Citigroup Inc.'s problems deepened Monday as it was unable to assure investors that a potential $11-billion additional write-down for sub-prime mortgage-related securities wouldn’t grow, and its nearly pristine credit ratings were downgraded.
The largest U.S. bank also reduced its previously reported third-quarter profit because of worsening credit markets.
One day after Charles Prince stepped down as chairman and chief executive, Citigroup’s shares continued to slide, falling $1.83, or nearly 5%, to $35.90, their lowest close in more than four years. The stock is down 36% year to date.
Chief Financial Officer Gary Crittenden said on a conference call with analysts that the bank’s estimate of an additional $8 billion to $11 billion in credit write-downs was “a reasonable stab.” But he cautioned, “There’s no way I think anyone can give you an assurance of how things are going to move.”
Citigroup also lowered its third-quarter profit to $2.21 billion, or 44 cents a share, from the reported $2.38 billion, or 47 cents, after writing off $270 million for its collateralized debt obligation portfolio. The move brought the total third-quarter write-down for bad debts to $6.8 billion.
Wall Street’s major banks have shocked investors with the extent of their losses on mortgage-related securities. Rising loan defaults this year have hammered the value of mortgage-backed bonds and complex securities tied to those bonds, such as collateralized debt obligations.

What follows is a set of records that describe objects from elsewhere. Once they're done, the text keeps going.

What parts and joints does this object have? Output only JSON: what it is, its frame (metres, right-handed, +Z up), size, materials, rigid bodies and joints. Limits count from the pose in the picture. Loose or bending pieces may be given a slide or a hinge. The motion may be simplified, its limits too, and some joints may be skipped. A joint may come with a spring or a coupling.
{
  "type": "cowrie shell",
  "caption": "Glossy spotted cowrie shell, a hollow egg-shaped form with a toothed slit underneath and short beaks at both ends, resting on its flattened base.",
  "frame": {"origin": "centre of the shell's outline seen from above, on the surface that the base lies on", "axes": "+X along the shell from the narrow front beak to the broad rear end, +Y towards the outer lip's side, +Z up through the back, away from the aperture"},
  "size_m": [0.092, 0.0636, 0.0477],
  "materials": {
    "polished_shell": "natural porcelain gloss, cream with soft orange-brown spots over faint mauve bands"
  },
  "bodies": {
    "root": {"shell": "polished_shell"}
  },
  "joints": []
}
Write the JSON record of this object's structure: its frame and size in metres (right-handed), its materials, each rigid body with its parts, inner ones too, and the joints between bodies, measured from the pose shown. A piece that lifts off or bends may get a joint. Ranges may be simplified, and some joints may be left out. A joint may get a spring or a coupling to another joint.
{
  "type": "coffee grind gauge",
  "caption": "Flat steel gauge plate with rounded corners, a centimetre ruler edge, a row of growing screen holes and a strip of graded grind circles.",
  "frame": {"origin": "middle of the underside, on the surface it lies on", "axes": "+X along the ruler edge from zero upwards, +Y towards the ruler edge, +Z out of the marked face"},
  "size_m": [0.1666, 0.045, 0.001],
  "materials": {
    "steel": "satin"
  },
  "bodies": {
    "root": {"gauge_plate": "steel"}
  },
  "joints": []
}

As the market for those securities has dried up, the banks have been left holding the bag.
“We’re looking at another kitchen-sink quarter for Citigroup,” said Michael Mayo, an analyst at Deutsche Bank, referring to the likelihood of the bank taking heavy write-downs in the current quarter to try and clear the decks for an earnings recovery in 2008.
The potential losses are raising fears about the bank’s ability to maintain its current annual cash dividend rate of $2.16 a share.

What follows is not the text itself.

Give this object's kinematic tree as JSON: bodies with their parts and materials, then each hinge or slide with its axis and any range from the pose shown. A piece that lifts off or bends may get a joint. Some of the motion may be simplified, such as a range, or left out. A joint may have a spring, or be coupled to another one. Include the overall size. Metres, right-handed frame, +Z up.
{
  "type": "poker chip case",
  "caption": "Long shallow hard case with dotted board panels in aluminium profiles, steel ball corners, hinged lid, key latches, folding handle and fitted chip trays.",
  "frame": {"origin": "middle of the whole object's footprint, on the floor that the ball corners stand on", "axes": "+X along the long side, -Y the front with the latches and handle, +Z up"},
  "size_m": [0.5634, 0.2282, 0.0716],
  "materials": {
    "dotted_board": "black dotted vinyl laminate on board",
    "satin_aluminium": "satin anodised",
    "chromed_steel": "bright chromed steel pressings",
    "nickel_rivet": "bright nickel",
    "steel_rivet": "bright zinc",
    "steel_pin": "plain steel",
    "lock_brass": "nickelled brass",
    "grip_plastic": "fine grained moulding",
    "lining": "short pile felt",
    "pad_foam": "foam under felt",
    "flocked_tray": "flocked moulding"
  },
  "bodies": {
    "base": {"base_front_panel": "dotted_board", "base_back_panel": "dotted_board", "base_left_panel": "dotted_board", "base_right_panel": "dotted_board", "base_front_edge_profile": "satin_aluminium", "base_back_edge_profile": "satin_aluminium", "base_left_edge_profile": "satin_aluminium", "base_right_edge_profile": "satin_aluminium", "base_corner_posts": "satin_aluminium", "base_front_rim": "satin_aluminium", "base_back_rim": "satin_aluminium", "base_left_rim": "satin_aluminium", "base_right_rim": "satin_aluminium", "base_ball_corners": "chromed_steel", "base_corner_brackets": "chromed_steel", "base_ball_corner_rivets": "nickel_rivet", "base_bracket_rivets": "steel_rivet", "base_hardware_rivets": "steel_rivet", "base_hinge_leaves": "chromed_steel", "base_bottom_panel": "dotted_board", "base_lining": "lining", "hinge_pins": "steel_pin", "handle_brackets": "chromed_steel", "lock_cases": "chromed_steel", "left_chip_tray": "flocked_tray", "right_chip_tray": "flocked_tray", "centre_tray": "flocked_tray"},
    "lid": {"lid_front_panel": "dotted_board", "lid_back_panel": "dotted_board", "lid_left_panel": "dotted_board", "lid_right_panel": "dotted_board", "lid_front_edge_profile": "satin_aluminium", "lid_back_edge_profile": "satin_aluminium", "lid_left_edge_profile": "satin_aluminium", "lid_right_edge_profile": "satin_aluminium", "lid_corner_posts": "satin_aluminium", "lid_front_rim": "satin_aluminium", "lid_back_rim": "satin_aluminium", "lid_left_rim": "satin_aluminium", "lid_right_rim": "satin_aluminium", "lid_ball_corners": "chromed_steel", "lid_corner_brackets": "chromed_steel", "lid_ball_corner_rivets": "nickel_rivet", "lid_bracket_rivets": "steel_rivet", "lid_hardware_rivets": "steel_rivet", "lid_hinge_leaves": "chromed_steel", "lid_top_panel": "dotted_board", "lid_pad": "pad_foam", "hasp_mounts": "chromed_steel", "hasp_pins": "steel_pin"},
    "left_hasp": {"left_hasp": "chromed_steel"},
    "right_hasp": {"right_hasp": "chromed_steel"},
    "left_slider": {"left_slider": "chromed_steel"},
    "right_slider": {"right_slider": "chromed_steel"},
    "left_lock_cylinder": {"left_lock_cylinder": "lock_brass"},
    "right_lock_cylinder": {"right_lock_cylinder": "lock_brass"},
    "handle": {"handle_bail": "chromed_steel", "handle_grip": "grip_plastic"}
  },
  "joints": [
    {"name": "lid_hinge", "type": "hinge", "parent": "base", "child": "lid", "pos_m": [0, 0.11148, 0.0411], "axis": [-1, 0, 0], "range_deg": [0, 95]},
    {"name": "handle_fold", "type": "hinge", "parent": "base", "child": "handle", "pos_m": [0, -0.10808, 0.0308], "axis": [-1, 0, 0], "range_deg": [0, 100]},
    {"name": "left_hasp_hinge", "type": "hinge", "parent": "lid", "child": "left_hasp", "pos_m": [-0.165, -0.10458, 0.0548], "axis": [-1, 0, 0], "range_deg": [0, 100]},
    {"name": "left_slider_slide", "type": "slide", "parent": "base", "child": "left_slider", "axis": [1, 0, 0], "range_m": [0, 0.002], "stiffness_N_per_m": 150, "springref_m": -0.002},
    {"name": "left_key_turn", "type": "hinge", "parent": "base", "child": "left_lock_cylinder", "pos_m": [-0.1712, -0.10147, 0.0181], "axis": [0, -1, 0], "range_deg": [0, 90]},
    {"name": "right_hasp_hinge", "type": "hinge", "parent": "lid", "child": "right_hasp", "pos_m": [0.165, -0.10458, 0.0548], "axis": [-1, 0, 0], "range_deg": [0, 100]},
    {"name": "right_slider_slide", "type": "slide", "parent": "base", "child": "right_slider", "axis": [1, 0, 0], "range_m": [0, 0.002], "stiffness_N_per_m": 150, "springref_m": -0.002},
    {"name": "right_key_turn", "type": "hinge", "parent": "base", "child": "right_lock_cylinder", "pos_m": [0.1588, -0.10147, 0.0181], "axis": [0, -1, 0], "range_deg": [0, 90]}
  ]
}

“Under the current conditions, the dividend’s safe, but if they had dramatic additional write-downs, which is possible under some scenarios, then maybe it’s not as safe,” Mayo said.
Prince left after a four-year tenure during which the bank’s stock slumped and critics said the company had grown unwieldy and lacked direction. Some investors want the bank, which has $2.35 trillion in assets, to be broken up.
With Prince’s departure, former U.S. Treasury Secretary Robert Rubin, who led the bank’s executive committee, was named chairman. Win Bischoff, head of the European business, became acting chief executive.
Moody’s Investors Service and Fitch Ratings lowered Citigroup’s debt ratings Monday.
Moody’s cut Citigroup’s credit rating one notch to Aa2, its third-highest rating, from Aa1.
Fitch Ratings made a similar downgrade, to AA from AA-plus, citing “severe pressure” on capital markets operations and “an inhospitable consumer credit environment” as mortgage delinquencies soar.
Both agencies’ rating outlooks are “negative,” meaning further cuts are possible within two years.
Standard & Poor’s said it also may downgrade Citigroup.